Saat tampil memberi arahan, publik seakan mendapatkan kuliah tiga semester tentang esensi dan bentuk Pemilu dari waktu ke waktu, serta pentingnya kepala daerah mengemban dengan baik amanah yang diberikan rakyat padanya. Pesan sederhananya, di balik perhatian yang besar atas berbagai perkara teknis seperti jumlah petugas dan TPS yang bertambah, alat pelindung diri yang harus disediakan, anggaran yang membengkak, “Tugas kepala daerah dan pelaksana Pilkada Serentak adalah menghasilkan Pemilu berkualitas, Pemilu yang bebas korupsi, dan Pemilu yang aman dari covid” ujar guru besar hukum tata negara itu menutup pidatonya.
Pertemuan dengan para ulama Bassra (Badan Silaturrahmi Ulama Pesantren Madura) di Bangkalan menjadi momen kunjungan kerja terakhir.
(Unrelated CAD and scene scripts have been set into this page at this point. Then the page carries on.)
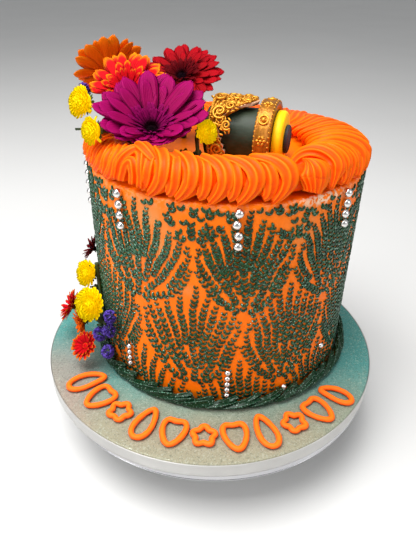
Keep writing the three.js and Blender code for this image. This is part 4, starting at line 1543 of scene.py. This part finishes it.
    def scrolls(self) -> list[Shape]:
        """Spiral scrolls on the collar: distance from each one's centre shrinks evenly as its
        angle grows, and its tube thins with it; leaf-shaped beads lie round each."""
        rows = [(-35, -52, 5.2, 1), (-36, 10, 5.6, -1), (-33.5, 42, 5.6, 1), (-36, 72, 5.4, -1),
                (-26.5, 30, 4.0, -1), (-33, 100, 5.0, 1), (-24, 4, 4.2, 1), (-17, -7, 3.0, -1),
                (-30, -24, 4.4, -1), (-31, -85, 5.0, 1), (-26.5, 62, 3.6, 1), (-15.5, 9, 2.6, 1)]
        parts = []
        t = np.linspace(0, 1, 54)
        bead = ball(5, 8)
        for s0, degrees, size, way in rows:
            a0, base = np.radians(degrees), 26.2 + 1.6 * np.exp(-((np.radians(degrees) / 0.9) ** 2))
            round_ = way * (0.6 + 1.7 * TAU * t)
            off = size * (1 - 0.86 * t)
            path = self.place(s0 + off * np.cos(round_), a0 + off * np.sin(round_) / base,
                              base + 0.5 + 1.0 * t)
            up = unit(path - self.place(s0, a0, 0.0))
            thick = (1.25 - 0.7 * t) * np.sin(np.pi * (0.08 + 0.9 * t)) ** 0.3
            parts.append(sweep(path, up, circle(7)[None] * thick[:, None, None],
                               values={"crest": np.full((54, 7), 0.95)}))
            fan = np.arange(7) / 7 * TAU * 0.75 + way
            reach = size + 1.1
            parts.append(self.stamp(
                bead, s0 + reach * np.cos(fan), a0 + reach * np.sin(fan) / base, base,
                np.tile([2.1, 0.8, 0.9], (7, 1)), fan + 0.5 * way))
        return parts

    def cord(self) -> list[Shape]:
        """A twisted cord of beads just inside the collar's right edge, and one at the left."""
        angle = np.linspace(-2.0, 2.0, 74)
        base = 25.4 + 2.2 * np.exp(-((angle / 0.9) ** 2))
        right = self.edge(angle) - 2.4
        slope = np.arctan2(np.gradient(right), np.gradient(angle) * base)
        parts = []
        for s, lean in ((right, np.pi / 2 - slope - 0.7), (np.full(74, self.left + 6.0), 0.8)):
            parts.append(self.stamp(ball(5, 8), s, angle, base, np.tile([1.7, 0.85, 1.1], (74, 1)),
                                    lean, 0.9))
        return parts

    def disc(self, foot: list[list[float]], front: float, r: float, back: float, drop: float,
             sides: int = 72) -> Shape:
        """A round piece with a rounded front rim.

        Args:
            foot: distances and radii that come before the rim.
            front: where its flat front lies along the axis.
            r: its radius.
            back, drop: how far the rim's rounding reaches along the axis and inwards.
            sides: steps round it.

        Returns:
            The closed piece.
        """
        bend = np.linspace(0, np.pi / 2, 7)
        rim = np.stack([front - back + back * np.sin(bend), r - drop * (1 - np.cos(bend))], -1)
        return self.round(np.concatenate([foot, rim, [[front, 0]]]), sides)

    def build(self, maker: Maker) -> None:
        """Makes the drum's five pieces."""
        end = self.band_half + GAP
        face = end + self.head
        gold = GoldPaint()
        # each fondant's second colour is that of its pale specks and of the painted light on its upper
        # side
        green = Fondant("green_fondant", rgb(22, 32, 15), rgb(84, 98, 80), 0.3, 0.4)
        yellow = Fondant("yellow_fondant", rgb(248, 190, 0), rgb(255, 224, 0), 0.7)
        black = Fondant("black_fondant", rgb(42, 43, 48), rgb(84, 86, 92), 0.4, 0.55)
        head = self.disc([[end, 0], [end, self.radius - 0.4], [end + 0.4, self.radius]],
                         face, self.radius, 3, 3.4)
        spot = self.disc([[face + GAP, 0], [face + GAP, self.spot_radius]],
                         face + self.spot_thick, self.spot_radius, 1.4, 1.6, 40)
        for name, shapes, finish, slot, node in (
            ("barrel_fondant", [self.barrel()], green, Slot.GREEN_FONDANT, "drum_barrel"),
            ("band_carved", self.band(), gold, Slot.GOLD, "drum_band"),
            ("collar_carved", self.collar(), gold, Slot.GOLD, "drum_collar"),
            ("head_fondant", [head], yellow, Slot.YELLOW_FONDANT, "drum_head"),
            ("spot_fondant", [spot], black, Slot.BLACK_FONDANT, "drum_spot"),
        ):
            maker.piece(name, [(shape, finish) for shape in shapes], (node,))


@dataclass(frozen=True)
class Whorl:
    """One ring of petals: how many, where they start and end, their width and form."""

    count: int
    start: float
    reach: float
    width: float
    rise: float
    droop: float = 0.1
    fold: float = 0.16
    spread: float = 0.05
    shift: float = 0.0
    low: float = 1.0
    full: float = 0.66
    rows: int = 10

    def petals(self, rng: np.random.Generator) -> Shape:
        """The ring's petals in the flower's frame. A petal widens from its foot along a sine to
        its full width and ends in a blunt ellipse; its sides rise by fold times the square
        across, its line rises by the tangent of `rise` and sinks by droop times the cube of its
        length.

        Args:
            rng: where their small differences come from.

        Returns:
            All the petals as thin closed blades.
        """
        k = self.count
        angle = (np.arange(k) + self.shift) / k * TAU + rng.normal(0, self.spread, k)
        down = np.clip(-np.sin(angle), 0, 1) ** 0.8
        reach = self.reach * rng.uniform(0.93, 1.0, k) * (1 - (1 - self.low) * down)
        angle, reach = angle[:, None, None], reach[:, None, None]
        t = (1 - (1 - np.linspace(0, 1, self.rows)) ** 1.7)[None, :, None]
        v = np.linspace(-1, 1, 5)[None, None]
        blunt = np.sqrt(np.clip(1 - (np.clip(t - self.full, 0, 1) / (1 - self.full)) ** 2, 0.035, 1))
        half = self.width / 2 * (0.3 + 0.7 * np.sin(np.pi / 2 * np.clip(t / self.full, 0, 1))) * blunt
        half = half * rng.uniform(0.9, 1.08, k)[:, None, None]
        notch = 1 - 0.02 * t**8 * (1 + np.cos(np.pi * 2 * v + rng.uniform(0, 1, k)[:, None, None]))
        out = (self.start + (reach - self.start) * t) * notch
        side = half * v + rng.normal(0, 0.03, k)[:, None, None] * reach * t**2
        groove = 0.05 * self.width * np.cos(np.pi * 2 * v) * np.sin(np.pi * t)
        rise = np.tan(np.radians(self.rise + rng.normal(0, 2.2, k)))[:, None, None] * out
        sag = self.droop * reach * t**3 * rng.uniform(0.4, 1.5, k)[:, None, None]
        roll = rng.normal(0, 0.16, k)[:, None, None] * side * t
        high = rise - sag + self.fold * self.width * v**2 * np.sin(np.pi * t**0.7) - groove + roll
        x = out * np.cos(angle) - side * np.sin(angle)
        y = out * np.sin(angle) + side * np.cos(angle)
        values = petal_values(t, v, rng.uniform(0, 1, (k, 1, 1)))
        grid = np.stack([x, y, high + 0 * x], -1)
        return Shape.blades(grid, min(0.5, self.width * 0.08), values)


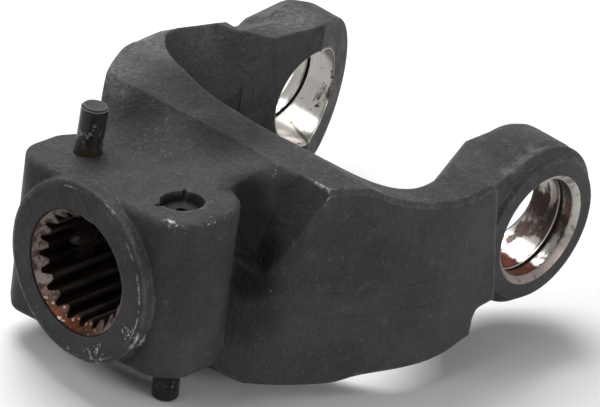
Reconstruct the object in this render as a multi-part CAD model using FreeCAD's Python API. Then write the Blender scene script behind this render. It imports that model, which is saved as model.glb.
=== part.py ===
"""Forged end yoke for a farm driveshaft: long fork, splined hub, two push pins that lock it."""
import math
import os

import FreeCAD
import Part

V = FreeCAD.Vector

# Frame: origin where the hub axis crosses the bearing axis. +X runs to the hub face, Y along the
# bearing bores, +Z up. The part nearly repeats when it is turned half a turn about the hub axis.

# Splined hub, 1 3/4 inch with 20 teeth
HUB_FACE_X = 176.0
TEETH = 20
MODULE = 25.4 / 12
PITCH_R = TEETH * MODULE / 2
TOOTH_TIP_R = PITCH_R - 0.5 * MODULE
GROOVE_R = PITCH_R + 0.68 * MODULE
PRESSURE_ANGLE = 30.0
MOUTH_R = GROOVE_R + 2.4
NOSE_R = 36.0
NOSE_EDGE = 2.2
NOSE_LENGTH = 7.0
HUB_CORE_R = 33.0
HUB_CORE_START_X = 132.0
HUB_FLARE_X = 157.0
HUB_FLARE_R = 35.4

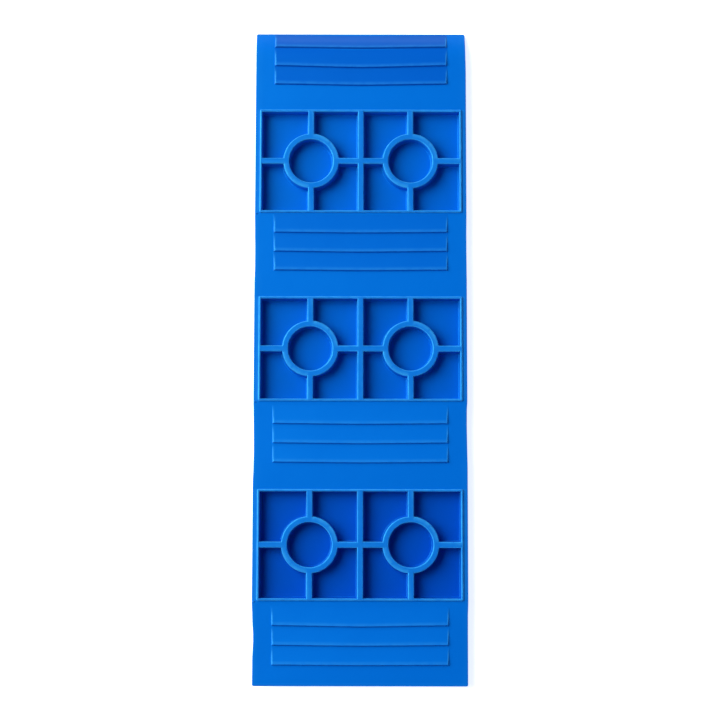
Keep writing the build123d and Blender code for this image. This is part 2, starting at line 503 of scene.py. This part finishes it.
def finish_group():
    """A node group for the moulded finish: slow flow marks, cloudy gloss and a fine grain."""
    name = "Moulded finish"
    if name in bpy.data.node_groups:
        return bpy.data.node_groups[name]
    group = bpy.data.node_groups.new(name, "ShaderNodeTree")
    sockets = group.interface
    sockets.new_socket("Vector", in_out="INPUT", socket_type="NodeSocketVector")
    for label, default in (("Roughness", 0.34), ("Gloss clouds", 0.06), ("Grain size", 900.0)):
        sockets.new_socket(label, in_out="INPUT", socket_type="NodeSocketFloat").default_value = default
    sockets.new_socket("Flow", in_out="OUTPUT", socket_type="NodeSocketFloat")
    sockets.new_socket("Roughness", in_out="OUTPUT", socket_type="NodeSocketFloat")
    sockets.new_socket("Height", in_out="OUTPUT", socket_type="NodeSocketFloat")
    nodes, links = group.nodes, group.links
    inside = nodes.new("NodeGroupInput")
    outside = nodes.new("NodeGroupOutput")

    flow = nodes.new("ShaderNodeTexNoise")
    flow.inputs["Scale"].default_value = 9.0
    flow.inputs["Detail"].default_value = 3.0
    flow.inputs["Distortion"].default_value = 0.8
    links.new(inside.outputs["Vector"], flow.inputs["Vector"])
    links.new(flow.outputs["Fac"], outside.inputs["Flow"])

    clouds = nodes.new("ShaderNodeTexNoise")
    clouds.inputs["Scale"].default_value = 38.0
    clouds.inputs["Detail"].default_value = 5.0
    links.new(inside.outputs["Vector"], clouds.inputs["Vector"])
    centred = nodes.new("ShaderNodeMath")
    centred.operation = "SUBTRACT"
    centred.inputs[1].default_value = 0.5
    links.new(clouds.outputs["Fac"], centred.inputs[0])
    varied = nodes.new("ShaderNodeMath")
    varied.operation = "MULTIPLY_ADD"
    links.new(centred.outputs[0], varied.inputs[0])
    links.new(inside.outputs["Gloss clouds"], varied.inputs[1])
    links.new(inside.outputs["Roughness"], varied.inputs[2])
    links.new(varied.outputs[0], outside.inputs["Roughness"])

    grain = nodes.new("ShaderNodeTexNoise")
    grain.inputs["Detail"].default_value = 2.0
    links.new(inside.outputs["Vector"], grain.inputs["Vector"])
    links.new(inside.outputs["Grain size"], grain.inputs["Scale"])
    ripple = nodes.new("ShaderNodeTexNoise")
    ripple.inputs["Scale"].default_value = 26.0
    ripple.inputs["Detail"].default_value = 2.0
    links.new(inside.outputs["Vector"], ripple.inputs["Vector"])
    grain_share = nodes.new("ShaderNodeMath")
    grain_share.operation = "MULTIPLY"
    grain_share.inputs[1].default_value = 0.03
    links.new(grain.outputs["Fac"], grain_share.inputs[0])
    dimples = nodes.new("ShaderNodeTexNoise")
    dimples.inputs["Scale"].default_value = 150.0
    dimples.inputs["Detail"].default_value = 1.0
    links.new(inside.outputs["Vector"], dimples.inputs["Vector"])
    dimpled = nodes.new("ShaderNodeMath")
    dimpled.operation = "MULTIPLY_ADD"
    dimpled.inputs[1].default_value = 0.16
    links.new(dimples.outputs["Fac"], dimpled.inputs[0])
    links.new(ripple.outputs["Fac"], dimpled.inputs[2])
    height = nodes.new("ShaderNodeMath")
    height.operation = "ADD"
    links.new(grain_share.outputs[0], height.inputs[0])
    links.new(dimpled.outputs[0], height.inputs[1])
    links.new(height.outputs[0], outside.inputs["Height"])
    return group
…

Di pendopo kabupaten, Menko Polhukam dengan sabar mendengarkan masukan para kiai terhadap RUU Haluan Idelologi Pancasila sambil memberikan penjelasan tentang sikap pemerintah. Para kiai memuji langkah pemerintah yang menunda pembahasan, meski pada umumnya menuntut agar DPR dan pemerintah berhenti membahas RUU tersebut.
Di sini, Mahfud kembali memberi pelajaran penting kepada audiens tentang gaya dan kesederhanaan dalam berkomunikasi tatkala ia pamit di akhir acara.
“Terima kasih bapak-bapak kiai semua, terima kasih Ibu Gubernur, Bapak Pangdam, Bapak Kapolda dan Pak Bupati. Saya mohon pamit, mohon tidak usah mengantar saya ke bandara. Saya paham kita semua sedang sibuk dengan tugas masing-masing terkait Covid. Saya tahu jalan ke bandara sehingga mohon untuk tidak usah diantar” ujar Mahfud yang kontan direspons oleh Irjen Pol Fadil Imran dengan dua tangan di depan dada mirip salam namaste, sebagai bentuk apresiasi dan penghormatan Kapolda pada sang Menko.